Albert Veirs: I don't know. I heard a feller when I wound up in Chicago, there was a lady who tried to get into the mail service and she went from Chicago to Saint Louis. And when she got back, our train comes in about the same time, and they were unloading and this unloader says, “That girl doesn’t want to go on trains anymore.” She quit and I asked her, she replied -- so this guy says, “Well, it’s in the winter times. She had to go to go to the toilet and says the wind blowed up her, up her and got her a cold.” So, I guess she never did reply for work anymore. She told other women how it was in the winter time. That's the only thing, I got a kick out of that.

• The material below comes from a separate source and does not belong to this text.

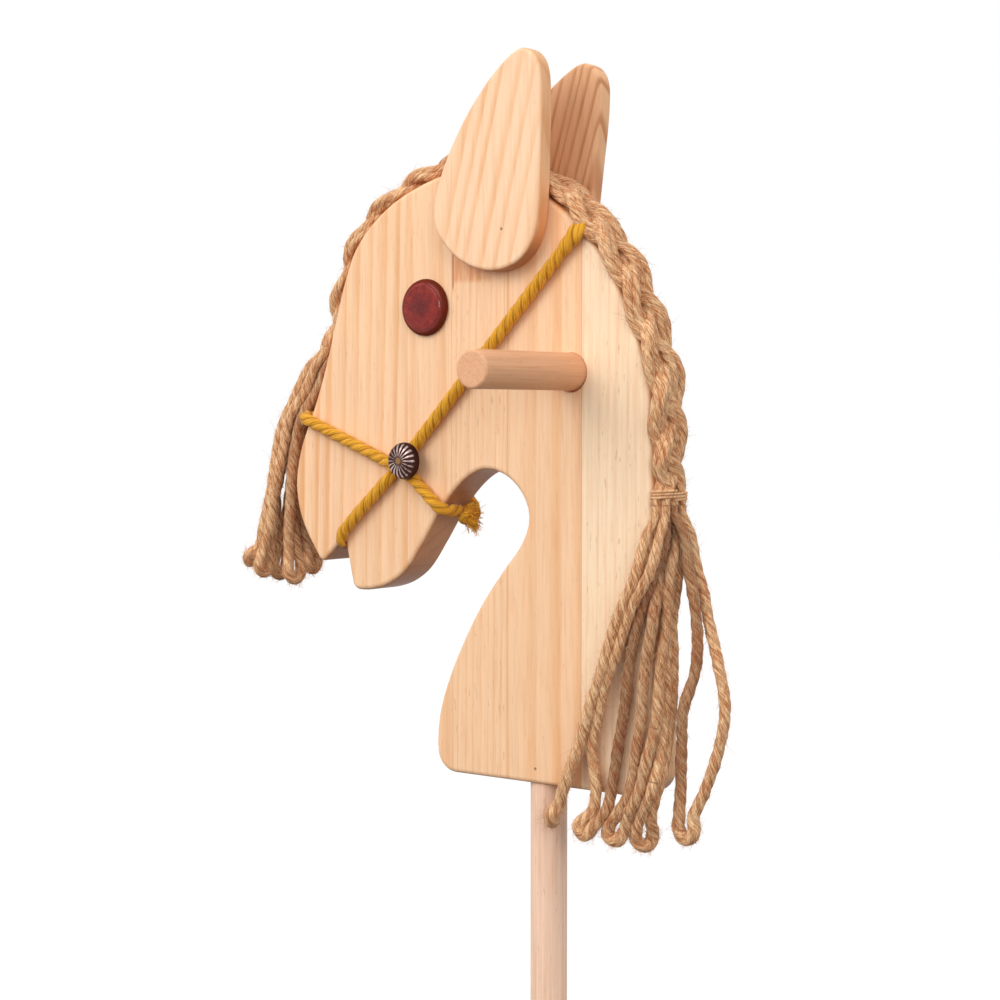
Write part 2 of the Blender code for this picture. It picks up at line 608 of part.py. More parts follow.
def make_headstall(outline):
    """One cord through the mouth, up both cheeks and over the poll under the braid."""
    mouth, cheek = mouth_seat(), np.array(HEADSTALL_CHEEK)
    up, down = heading(HEADSTALL_TO_POLL), heading(HEADSTALL_TO_MOUTH)
    poll = edge_ahead(outline, cheek, up)
    low = cheek + down * (0.94 * np.linalg.norm(cheek - mouth) - 5 * MM)
    notch = [
        np.array((mouth[0], 0.0, mouth[1])),
        np.array((mouth[0], -HALF_BOARD * 0.6, mouth[1])),
        np.array((mouth[0] + 0.5 * MM, -HALF_BOARD - 1.3 * MM, mouth[1] + 1.0 * MM)),
    ]
    reach = BRIDLE_PINCH_REACH
    lower = [low] + [cheek + down * reach * share for share in (1.8, 1.3, 0.9, 0.5, 0.1)]
    upper = [cheek + up * reach * share for share in (0.4, 0.9, 1.5)]
    upper += [(cheek + poll) / 2, poll - up * 14 * MM]
    over = round_edge(poll, up)
    top = np.array((over[-1][0], -GAP, over[-1][2]))
    left = notch[1:] + on_cheek(lower + upper) + over + [top]
    route = mirrored(left)[::-1] + [notch[0]] + left
    points = flowing(route, steps_between(route))
    points, flatness = pressed(points, False)
    squeeze = np.clip((np.abs(points[:, 1]) - HALF_BOARD) / (BRIDLE_DIAMETER / 2), 0, 1)
    squeeze[points[:, 2] > cheek[1]] = 1.0
    radii = BRIDLE_DIAMETER / 2 * (BRIDLE_IN_MOUTH + (1 - BRIDLE_IN_MOUTH) * squeeze)
    mesh = tube_mesh("headstall_cord", points, radii, 10, flatness)
    return add_object("headstall_cord", mesh, YELLOW, head), points, poll


def make_noseband(outline):
    """A cord round the nose and jaw, over the headstall at both crossings, tied under the throat."""
    cheek = np.array(NOSEBAND_CHEEK)
    to_nose, to_throat = heading(NOSEBAND_TO_NOSE), heading(NOSEBAND_TO_THROAT)
    nose, throat = edge_ahead(outline, cheek, to_nose), edge_ahead(outline, cheek, to_throat)
    round_throat, round_nose = round_edge(throat, to_throat), round_edge(nose, to_nose)
    under = round_throat[-1]
    half_knot = KNOT_SIZE / 2 + GAP
    reach = BRIDLE_PINCH_REACH
    spots = [cheek + to_throat * reach * share for share in (1.1, 0.7, 0.35)]
    spots += [cheek + to_nose * reach * share for share in (0.12, 0.4, 0.7, 1.0, 1.5, 2.1)]
    spots += [cheek + (nose - cheek) * 0.62, nose - to_nose * 10 * MM]
    left = round_throat[::-1] + on_cheek(spots) + round_nose
    right = mirrored(left)[::-1]
    left_end = np.array((under[0], KNOT_Y - half_knot, under[2]))
    right_end = np.array((under[0], KNOT_Y + half_knot, under[2]))
    route = [left_end] + left + right[:-1] + [right_end]
    points = flowing(route, steps_between(route))
    points, flatness = pressed(points, True)
    mesh = tube_mesh("noseband_cord", points, [BRIDLE_DIAMETER / 2] * len(points), 10, flatness)
    cord = add_object("noseband_cord", mesh, YELLOW, head)
    sunk = throat + to_throat * (KNOT_SIZE / 2 + KNOT_BELOW_JAW)
    make_knot((sunk[0], KNOT_Y, sunk[1]), to_throat)
    return cord


def boxy(value, power):
    """A sine or cosine with its swells filled out, which makes a round section squarer."""
    return np.sign(value) * np.abs(value) ** power


def make_knot(centre, way):
    """The tied ends under the throat, as one rounded lump."""
    rounds = np.arange(14) * 2 * math.pi / 14
    across, deep = boxy(np.cos(rounds), KNOT_BOXINESS), boxy(np.sin(rounds), KNOT_BOXINESS)
    rings = []
    for up in np.radians((-80, -55, -30, 0, 30, 55, 80)):
        wide, high = boxy(np.cos(up), KNOT_BOXINESS), boxy(np.sin(up), KNOT_BOXINESS)
        ring = np.stack([wide * across, wide * deep, np.full(len(rounds), high)], 1)
        rings.append(KNOT_SIZE / 2 * ring)
    mesh = closed_mesh("noseband_knot", *stacked_rings(rings))
    tilt = math.atan2(way[0], way[1])
    return add_object("noseband_knot", mesh, YELLOW, head, centre, (0, tilt, 0))


def braid_sections(outline):
    """Where the braid lies: outline points and normals from above the nose to the tie, with ends."""
    normals = outward_normals(outline)
    x, z = outline.T
    front = next(i for i in range(len(outline)) if x[i] < 0 and z[i] >= BRAID_FRONT_Z)
    back = next(i for i in range(len(outline)) if x[i] > 0 and z[i] <= BRAID_BACK_Z)

    def at_height(i, height):
        share = (height - outline[i - 1, 1]) / (outline[i, 1] - outline[i - 1, 1])
        spot = outline[i - 1] + share * (outline[i] - outline[i - 1])
        return spot, unit(normals[i - 1] + share * (normals[i] - normals[i - 1]))

    start, start_out = at_height(front, BRAID_FRONT_Z)
    end, end_out = at_height(back, BRAID_BACK_Z)
    keep = [i for i in range(front, back)
            if min(np.linalg.norm(outline[i] - start), np.linalg.norm(outline[i] - end)) > 3 * MM]
    spots = np.vstack([start, outline[keep], end])
    outs = np.vstack([start_out, normals[keep], end_out])
    return spots, outs


def make_braid(outline, headstall_points, poll):
    """The braid along the edge of the head, as a plain band that narrows to its tied neck."""
    spots, outs = braid_sections(outline)
    run = np.linalg.norm(np.diff(spots, axis=0), axis=1)
    left = np.concatenate([np.cumsum(run[::-1])[::-1], [0.0]])
    neck = np.clip((left - NECK_LENGTH) / (2 * NECK_LENGTH), 0, 1)
    neck = neck * neck * (3 - 2 * neck)
    inner = GAP + (1 - neck) * (TWINE_DIAMETER + 2 * GAP)
    thick = NECK_THICKNESS + neck * (BRAID_THICKNESS - NECK_THICKNESS)
    wide = NECK_WIDTH + neck * (BRAID_WIDTH - NECK_WIDTH)
    around = np.arange(16) * 2 * math.pi / 16
    deep, across = boxy(np.cos(around), BRAID_BOXINESS), boxy(np.sin(around), BRAID_BOXINESS)
    rings = []
    for spot, out, i, t, w in zip(spots, outs, inner, thick, wide):
        flat = spot + (i + t / 2 * (1 + deep))[:, None] * out
        rings.append(np.stack([flat[:, 0], w / 2 * across, flat[:, 1]], 1))
    braid = add_object("mane_braid", closed_mesh("mane_braid", *stacked_rings(rings)), JUTE, head)
    over = [p for p in headstall_points if np.linalg.norm(p[[0, 2]] - poll) < GROOVE_REACH]
    left_half = sorted((p for p in over if p[1] < 0), key=lambda p: (p[1], p[0]))
    path = left_half + mirrored(left_half)[::-1]
    wide_tube = tube_mesh("cord_groove", path, [BRIDLE_DIAMETER / 2 + 1.5 * GAP] * len(path), 12)
    groove = add_object("cord_groove", wide_tube, None, head)
    groove.hide_render = True
    groove.display_type = "WIRE"
    cut(braid, groove)
    return spots, outs


def neck_centre(spot, out, tied):
    """The middle of an end of the braid. The tied end leaves room for the twine beside the board."""
    if tied:
        return spot + out * (GAP + TWINE_DIAMETER + 2 * GAP + NECK_THICKNESS / 2)
    return spot + out * (GAP + BRAID_THICKNESS / 2)


def make_tie(centre):
    """Twine wound round the neck of the braid: one unbroken helix."""
    steps = 24
    r = TWINE_DIAMETER / 2
    half_x, half_y = NECK_THICKNESS / 2 + 2 * GAP + r, NECK_WIDTH / 2 + 2 * GAP + r
    turn = np.arange(TWINE_TURNS * steps + 1) / steps
    x = centre[0] + half_x * boxy(np.cos(turn * 2 * math.pi), TWINE_BOXINESS)
    y = half_y * boxy(np.sin(turn * 2 * math.pi), TWINE_BOXINESS)
    z = centre[1] + TWINE_ABOVE_END + TWINE_PITCH * turn
    points = np.stack([x, y, z], 1)
    own_gap = min(
        float(np.linalg.norm(points[i] - points[j])) for i in range(len(points))
        for j in range(i + steps // 2, len(points))
    ) - 2 * r
    print(f"least gap of the twine to itself: {own_gap / MM:.2f} mm")
    add_object("mane_tie", tube_mesh("mane_tie", points, [r] * len(points), 6), TWINE, head)


def loop_points(start_a, start_b, leaving, heights, run_a, run_b, low, origin):
    """Down one run, round the low point and up the other, as points of one smooth rope."""
    down = [np.array(origin) + np.array((x, y, z)) * MM for (x, y), z in zip(run_a, heights)]
    up = [np.array(origin) + np.array((x, y, z)) * MM for (x, y), z in zip(run_b, heights)]
    low = np.array(origin) + np.array(low) * MM
    across = down[-1] - up[-1]
    across[2] = 0
    bulge = unit(across) * 0.8 * ROPE_DIAMETER
    lift = np.array((0, 0, 0.75 * ROPE_DIAMETER))
    turn = [low + lift + bulge, low, low + lift - bulge]
    lead = leaving * ROPE_TIED_DIAMETER
    route = [start_a, start_a + lead] + down + turn + up[::-1] + [start_b + lead, start_b]
    n = len(down)
    counts = [1, 1] + [2] * (n - 1) + [2, 2, 2, 2] + [2] * (n - 1) + [1, 1]
    return flowing(route, counts)


def rope_radii(points, start_a, start_b):
    """Thin where the braid or the tie holds the rope, and full further down."""
    full, tied = ROPE_DIAMETER / 2, ROPE_TIED_DIAMETER / 2
    away = np.minimum(np.linalg.norm(points - start_a, axis=1), np.linalg.norm(points - start_b, axis=1))
    return tied + (full - tied) * np.clip(away / ROPE_FULL_REACH, 0, 1)


def make_tassel(name, spot, out, tied, packing, heights, runs, low_points, origin):
    """Five loops of rope that hang from an end of the braid and swing together about its outer edge."""
    centre = neck_centre(spot, out, tied)
    along = np.array((-out[1], out[0])) if out[0] < 0 else np.array((out[1], -out[0]))
    pitch = (NECK_WIDTH - 2 * ROPE_TIED_DIAMETER) / 3
    thickness = NECK_THICKNESS if tied else BRAID_THICKNESS
    column = (thickness - ROPE_TIED_DIAMETER) / 2
    leave = centre + along * GAP
    starts = {
        key: np.array((leave[0] + out[0] * u * column, v * pitch, leave[1] + out[1] * u * column))
        for key, (u, v) in packing.items()
    }
    edge = centre + out * (column + ROPE_TIED_DIAMETER / 2)
    pivot = add_object(name + "_swing", None, None, head, (edge[0], 0, edge[1]))
    for number, low in enumerate(low_points, 1):
        a, b = starts[f"{number}a"], starts[f"{number}b"]
        leaving = np.array((along[0], 0.0, along[1]))
        run_a, run_b = runs[f"{number}a"], runs[f"{number}b"]
        points = loop_points(a, b, leaving, heights, run_a, run_b, low, origin)
        curve = rope_curve(f"{name}_loop_{number}", points, rope_radii(points, a, b))
        add_object(f"{name}_loop_{number}", curve, JUTE, pivot, tuple(-pivot.location))
    world = (edge[0], 0.0, edge[1] + POLE_SHOWING)
    print(name, "swings about", [round(float(v), 5) for v in world])


outline = closed_outline(HEAD_OUTLINE, OUTLINE_STEP)
ear_outline = closed_outline(EAR_OUTLINE, EAR_OUTLINE_STEP)
board = make_board(outline)
pole = make_pole()
make_handle()
make_pole_pin(board, pole)
for side_name in SIDES:
    make_ear(side_name, ear_outline, board)
    make_eye(side_name, board)
headstall, headstall_points, poll = make_headstall(outline)
noseband = make_noseband(outline)
for side_name in SIDES:
    make_rosette(side_name, board, (headstall, noseband))
spots, outs = make_braid(outline, headstall_points, poll)
make_tie(neck_centre(spots[-1], outs[-1], True))
make_tassel(
    "mane", spots[-1], outs[-1], True, MANE_PACKING, MANE_HEIGHTS, MANE_RUNS, MANE_LOW_POINTS,
    (0, -HALF_BOARD, 0))
make_tassel(
    "forelock", spots[0], outs[0], False, FORELOCK_PACKING, FORELOCK_HEIGHTS, FORELOCK_RUNS,
    FORELOCK_LOW_POINTS, (-BRIDLE_DIAMETER, 0, 0))
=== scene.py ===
import math

import bmesh
import bpy
import numpy as np
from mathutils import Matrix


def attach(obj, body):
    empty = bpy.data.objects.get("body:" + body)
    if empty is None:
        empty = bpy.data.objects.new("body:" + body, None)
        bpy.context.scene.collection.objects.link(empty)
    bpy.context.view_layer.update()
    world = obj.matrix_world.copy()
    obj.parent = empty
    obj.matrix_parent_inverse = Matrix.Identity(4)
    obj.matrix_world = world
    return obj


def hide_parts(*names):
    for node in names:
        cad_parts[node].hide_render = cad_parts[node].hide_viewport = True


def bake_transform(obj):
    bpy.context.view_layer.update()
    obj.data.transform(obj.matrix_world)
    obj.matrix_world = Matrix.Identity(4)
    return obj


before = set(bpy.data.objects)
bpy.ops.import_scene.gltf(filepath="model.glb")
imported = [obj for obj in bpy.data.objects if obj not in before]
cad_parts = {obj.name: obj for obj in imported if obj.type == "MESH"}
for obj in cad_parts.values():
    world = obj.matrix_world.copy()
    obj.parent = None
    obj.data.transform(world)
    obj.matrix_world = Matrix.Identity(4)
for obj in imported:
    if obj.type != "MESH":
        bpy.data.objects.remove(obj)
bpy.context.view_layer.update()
MM = 0.001
scene = bpy.context.scene
scene.view_settings.view_transform = "Standard"


def add(name, data):
    """A new object in the scene."""
    obj = bpy.data.objects.new(name, data)
    scene.collection.objects.link(obj)
    return obj


# The photographer's table. The camera stands 1.2 m away, 37 degrees round to the horse's left and
# level with the jaw. One large soft lamp stands in front, a little to the left and above, and the
# pale walls of the room fill the rest from above more than from below.
CAMERA_PLACE = (0.69286, -0.96826, 0.72418)
CAMERA_TURN, CAMERA_DIP = 37.0, 2.5
camera = add("camera", bpy.data.cameras.new("camera"))
camera.data.lens, camera.data.sensor_width = 72.0, 36.0
camera.data.clip_start = 0.05
camera.location = CAMERA_PLACE
camera.rotation_euler = (math.radians(90 - CAMERA_DIP), 0, math.radians(CAMERA_TURN))
scene.camera = camera

LIT_HEIGHT, LAMP_COLOUR = 0.72, (1.0, 0.985, 0.96)
# Each lamp: the way to it from the head, how far off it is, its width, its height and its power.
LAMPS = {
    "soft_lamp": ((-0.30, -0.86, 0.50), 1.35, 0.85, 0.85, 6.1),
    "side_lamp": ((0.76, -0.60, 0.24), 2.4, 0.45, 1.17, 7.0),
}
for name, (way, distance, width, height, power) in LAMPS.items():
    lamp = add(name, bpy.data.lights.new(name, "AREA"))
    lamp.data.shape, lamp.data.size, lamp.data.size_y = "ELLIPSE", width, height
    lamp.data.energy, lamp.data.color = power, LAMP_COLOUR
    way = np.array(way) / np.linalg.norm(way)
    lamp.location = way * distance + (0, 0, LIT_HEIGHT)
    lamp.rotation_euler = (math.acos(way[2]), 0, math.atan2(way[0], -way[1]))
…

INTERVIEWER: Was there anything else that you wanted to say? What was the most interesting thing that you saw on the railcars?

Albert Veirs: Gosh, we had bees, we had turkeys, we had chickens, of course [indiscernible] went one to Chicago and delivered, and about anything you wanted to have and they throw in but all big animals, they wouldn't haul them. But like pheasants around here, one time they was sick, they had a motel up here.  They had to stack them in the aisles in order to make them sleep over night.  But that was years ago, they had pheasants here in the motels for sale, but we don't even have a motel anymore. It used to be a railroad mail to -- here you had junction and a place you could board but they've done away with it. Right now the only place they got respect for train watchers, they got a park for them. They can bring their campers and they have a shelter house and all that so it don't cost you anything to come.  I have visitors watching 79 trains now.  We have three parks in town.  In 2008, we had over 2000 bicycles come through this town and they took care of them. That's about all the news I know. The reason they come here from rural Texas is they have -- they got a [indiscernible], and Cedar Point a fun place and then out by Kent State, they have a fish aquarium or something. And down by Dayton they got Neil Armstrong thing and the Wright Brothers, so Ohio, there's a lot of people. Dewey Brown must have spent 15 months here at Holgate. And there's a lot of famous -- Bob Hope and I don't know. Annie Get Your Gun and there's just a lot of people that are famous. When I was in service, I had Jimmy Stewart and I saw him. I worked in the War Room as an intelligent person. I went to school in Salt Lake City when I was in World War II for four weeks, had to draw maps for the navigator bombardier, and the guy shoots off the bombs.

INTERVIEWER: Okay. Is there anything else that you would like to say about your position with the Railway Post Office?

Albert Veirs: Oh, I got along good with everybody I know of.